The Union relies on the decision in Ad Hoc 639 where the Grievor, also an S & C Maintainer recorded on SCIS work that he did not do. In that case, the discharge was for accumulation of demerit points. The Arbitrator found that she could not draw the legal conclusion that the Grievor falsified documents and reinstated him to employment, without compensation. The Company relies upon other jurisprudence where the penalty of discharge was upheld for falsification of records (CROA 1344, CROA 2709 and Greater Vancouver Regional District and Vancouver Municipal and Regional Employees (MacMaster dismissal) [1992] B.C.C.A.A.A. No. 309, 29 CLAS. 554 (Hope).
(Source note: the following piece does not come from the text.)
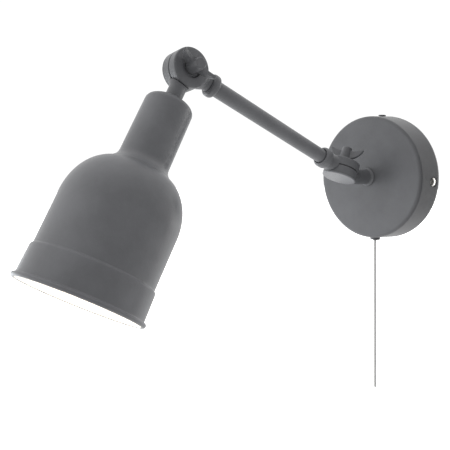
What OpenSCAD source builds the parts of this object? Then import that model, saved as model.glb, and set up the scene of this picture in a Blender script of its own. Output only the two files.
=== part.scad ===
// Adjustable wall lamp: a round wall rose with a pull-cord switch, a tubular
// arm between two clamped knuckles, and a bell-shaped spun shade.
// Frame: the origin is the centre of the wall face, +Y goes into the wall,
// +Z is up, and the lamp reaches out along -Y. Lengths are in millimetres.

/* [Rose] */
// Diameter of the rose at the wall
rose_d = 120; // [120:0.5:122]
// Depth of the rose from the wall to its front face
rose_h = 26; // [26:0.5:28]
// Diameter of the rose at its front edge
rose_front_d = 117.6; // [117:0.2:119]
// Rounding of the front edge
rose_edge = 3; // [2.5:0.5:4]
// Sheet thickness of the rose
rose_t = 1.2; // [1:0.1:1.4]
// Distance of the side screws, plug and cord bush from the wall
side_y = 8; // [7.5:0.1:8.5]
// Distance between the two holes for the wall screws
wall_hole_pitch = 60; // [56:1:64]
// Diameter of the holes for the wall screws
wall_hole_d = 5; // [4:0.5:5.5]

/* [Arm] */
// Distance from the wall to the bend of the neck
elbow_y = 45.5; // [45:0.5:48]
// Rise of the arm above the horizontal
arm_rise = 23.6; // [20:0.1:26]
// Distance from the bend to the first pivot
elbow_to_pivot = 18.5; // [18:0.5:20]
// Distance between the two pivots
arm_length = 184; // [150:1:220]
// Outside diameter of the arm tube
tube_d = 12.7; // [12.6:0.05:12.8]
// Bore of the arm tube
tube_bore = 10.7; // [10.7:0.05:10.8]

/* [Knuckles] */
// Diameter of the knuckle discs
disc_d = 30.8; // [30:0.2:32]
// Diameter of the pivot bolts
bolt_d = 6; // [6:0.01:6.02]
// Reach of each wing from the nut's axis
wing_reach = 16; // [15:0.5:17]
// Turn of the lower wing nut
wing_turn_1 = -69; // [-180:1:180]
// Turn of the upper wing nut
wing_turn_2 = 168; // [-180:1:180]

/* [Shade] */
// Turn of the upper knuckle about the arm's own line
head_twist = 6.7; // [0:0.1:10]
// Tilt of the shade from hanging straight down, away from the wall
shade_tilt = 30; // [0:1:60]
// Outside radius of the shade's neck
neck_r = 18.1; // [18:0.05:18.4]
// Outside radius of the shade's bell where the dome meets it
bell_r = 41.1; // [41:0.1:42]
// Outside radius of the bell above the step
bell_end_r = 40.2; // [40:0.1:41]
// Outside radius of the skirt below the step
skirt_r = 41.5; // [41.4:0.1:42.4]
// Outside radius of the rolled lip
lip_r = 43.4; // [43.2:0.1:44.4]
// Distance from the upper pivot to the top of the shade
shade_top = 31; // [30:0.5:32]
// Distance from the upper pivot to the mouth of the shade
shade_end = 179.6; // [178:0.1:182]
// Sheet thickness of the shade
shade_t = 1; // [0.8:0.1:1.2]

/* [Cord] */
// Diameter of the pull cord
cord_d = 2; // [1.6:0.1:2.2]

/* [Hidden] */
$fn = 96;
e = 0.01;
// How far the rose is turned on the wall, clockwise from the front
rose_turn = 4;
// Knuckle stack, measured along the pivot from the middle plane
far_z = -9.2;      // outer face of the far half's cap
cap_z = -7.8;      // outer face of the far half's casting
mate_z = 0.4;      // half of the washer gap between the halves
near_z = 8;        // outer face of the near half
seat_z = 4.6;      // floor of the nut's counterbore
disc_r = disc_d / 2;
bore_r = bolt_d / 2 + 0.06;
tube_r = tube_d / 2;
sleeve_in = 21.5;  // where the tube butts against the casting
K1 = [0, -elbow_y - elbow_to_pivot * cos(arm_rise), elbow_to_pivot * sin(arm_rise)];
K2 = [0, K1[1] - arm_length * cos(arm_rise), K1[2] + arm_length * sin(arm_rise)];
rose_r = rose_d / 2;
front_r = rose_front_d / 2;
side_r = rose_r - (rose_r - front_r) * side_y / (rose_h - rose_edge);
// Route of the pull cord from the switch slide down through the bush
cord_route = [[-3.10, -8, -44.35], [-3.45, -8, -49.5], [-3.82, -8, -54.7], [-4.18, -8, -59.8], [-4.42, -8, -63.2],
    [-4.5, -8, -67], [-4.5, -8, -72], [-4.5, -8, -78], [-4.5, -8, -84], [-4.5, -8, -90], [-4.5, -8, -96],
    [-4.5, -8, -102], [-4.5, -8, -108], [-4.5, -8, -114], [-4.5, -8, -120], [-4.5, -8, -126], [-4.5, -8, -132],
    [-4.5, -8, -138], [-4.5, -8, -144], [-4.5, -8, -150], [-4.5, -8, -156], [-4.5, -8, -162], [-4.5, -8, -168],
    [-4.5, -8, -174], [-4.5, -8, -180], [-4.5, -8, -186], [-4.5, -8, -192], [-4.5, -8, -198], [-4.5, -8, -204],
    [-4.5, -8, -210]];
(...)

In CROA 2709 the discharged employee stood at 59 demerit point at the time of the incident, had substantially more seniority than the Grievor and was a truck driver who recorded stops or deliveries that he did not make.
I am not persuaded that the Grievor simply made a mistake in both not performing the tests and then noting on SCIS that he had done them. The conduct occurred rather consistently over a period of time. The Company found five occasions where the Grievor claimed to have performed tests that he did not in fact perform. The fact is that these incidents occurred five times in five months for these specific tests suggests that this was more than mere inadvertence. That documentation required a conscious decision to check off certain portions of the database and then confirm completion of the work.
5 The Grievor’s job was to conduct tests to ensure the safe operation of the trains on the rail system. He works independently. The consequences of not completing these tests and indicating that they were done could have serious and dangerous consequences. In these circumstances, the discharge of the Grievor was warranted.
In the result, the grievance is dismissed.
Dated at Toronto this 22nd day of July 2016.